Inverter-Based Issues
Over the past year, there have been several instances when new utility-scale solar PV projects have tripped off line during “normally cleared” transmission faults. This phenomenon compromises grid reliability, and the problem must be solved. Interconnection standards that are in place should prevent this from occurring. Although most of the unanticipated outages have occurred on the Southern California Edison system, there have also been trips on the PG&E system and on the APS system in Arizona. The North American Electric Reliability Corporation (NERC) has sponsored a national task force to understand and rectify this problem.

Liz Anthony and Jim Caldwell have participated in workshops on the issue and are actively monitoring the situation. In the meantime, CAISO is carrying significantly more spinning reserves to guard against the consequences of these trips. This means higher market prices and reduced capacity for summer high-load hot days. Unless the problem is resolved before fall and spring light-load sunny days, we can also expect increased overgeneration and renewable curtailments.

Given current political controversies on the accelerated retirement of baseload generation such as coal and nuclear, the desire to blame “intermittent” wind and solar for compromising grid reliability, and the potential of preferred resources to take over supply of essential reliability services from fossil generation in the future, prompt resolution of the issue should be a priority for CEERT members. At this point, the problem appears to be mainly human—caused by inconsistent codes and standards and poor communication among planners, protection engineers, equipment manufacturers, and project developers and operators.

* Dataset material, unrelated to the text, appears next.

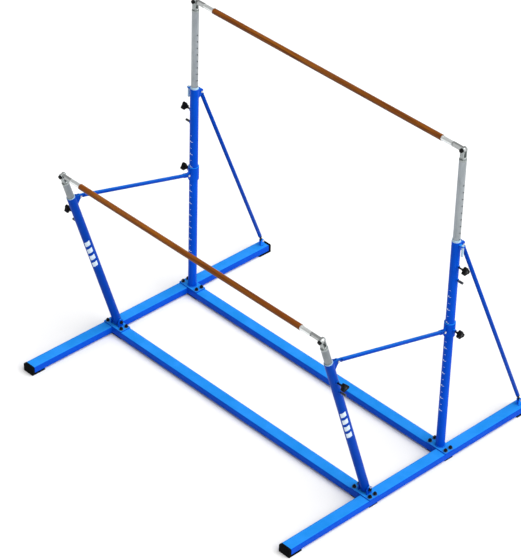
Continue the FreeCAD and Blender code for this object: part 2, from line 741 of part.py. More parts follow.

Discussions with the Governor’s Office

V. John White and Liz Anthony met several times with Saúl Gómez and Alice Reynolds to discuss our concerns about the actions (and inaction) of the CPUC, notably its reluctance to include new re-newable procurement in the Diablo Canyon proceeding, the “black hole” of the Integrated Resource Plan, the lack of transparency in its overall approach and methodology, the assumptions and time line that will result in new procurement delayed beyond the expiration of federal tax credits, and procurement continuing to be primarily solar and gas, with little or no regional wind and no new geothermal.

We briefed Saúl and Alice on Jim Caldwell’s analysis of the availability and cost-effectiveness of preferred resource alternatives to the Puente gas-fired power plant in Oxnard, and the need for the California Energy Commission to deny or suspend NRG’s Puente application while the CPUC directs Southern California Edison to undertake a new solicitation for preferred resources in the Moorpark sub-region. And we shared intelligence on the status of regional grid expansion discussions, the additional issues beyond governance, and the analysis Liz has been developing on the emissions from gas plants in disadvantaged communities.